When I had my own children, they were given a slow childhood, and I am convinced it was just about the best gift they were given because it allowed so many good things to occur in their lives. If I could go back and do it all over again, I’d make the same choice. (Today, this choice might run harder than ever against the flow of the culture around us, but I’m convinced it is still possible.)
My kids were given time to explore, to wander, to wonder, and to contemplate. There was ample time for a unique creativity to develop in each child and for curiosity to arise and expand in its sophistication, which happens, I think, to be a large part of education. In fact, there is a quote, written large in my own hand, that I slipped under the plastic cover of one of my homeschooling notebooks. It says, “Curiosity is the very basis of education, and if you tell me curiosity killed the cat, I say only the cat died nobly.” (Arnold Edinborough)

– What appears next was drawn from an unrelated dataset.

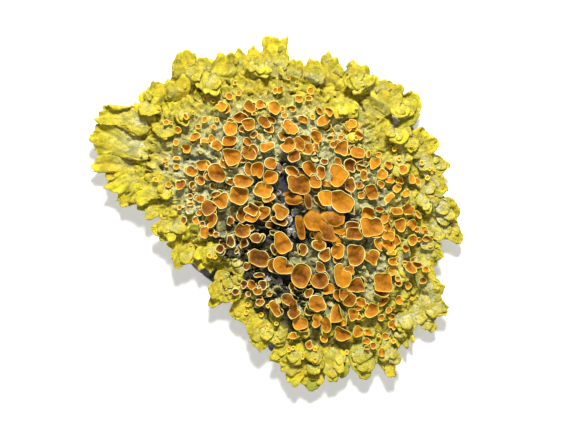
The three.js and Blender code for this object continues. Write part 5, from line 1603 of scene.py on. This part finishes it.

Time of Wonder is a beautiful, joyful book about life lived slow. It is about family, community, the profound wonders of nature, and of finding beauty and interest all around us. It is also about paying attention; about enjoying the gift of happy, sunny days and the wonders they bring; about preparing for what is coming and battening down against the storm; about finding joy in our protected places while the winds rage and the rains pelt outside; about hope given in the midst of the storm; and about not being afraid or overcome but being resourceful. After the storm, we look in wonder at what has happened—when everything is cloaked in stillness and peace—and we discover treasures uncovered by the hurricane.
Time of Wonder—the poetic narrative as well as the gorgeous watercolor paintings—provides a picture of slow days, of a rich childhood, and of lovely parenting, and, if you’re looking, the book also offers a rich metaphor for living a spiritual life.
Digging in and living deep happens slowly.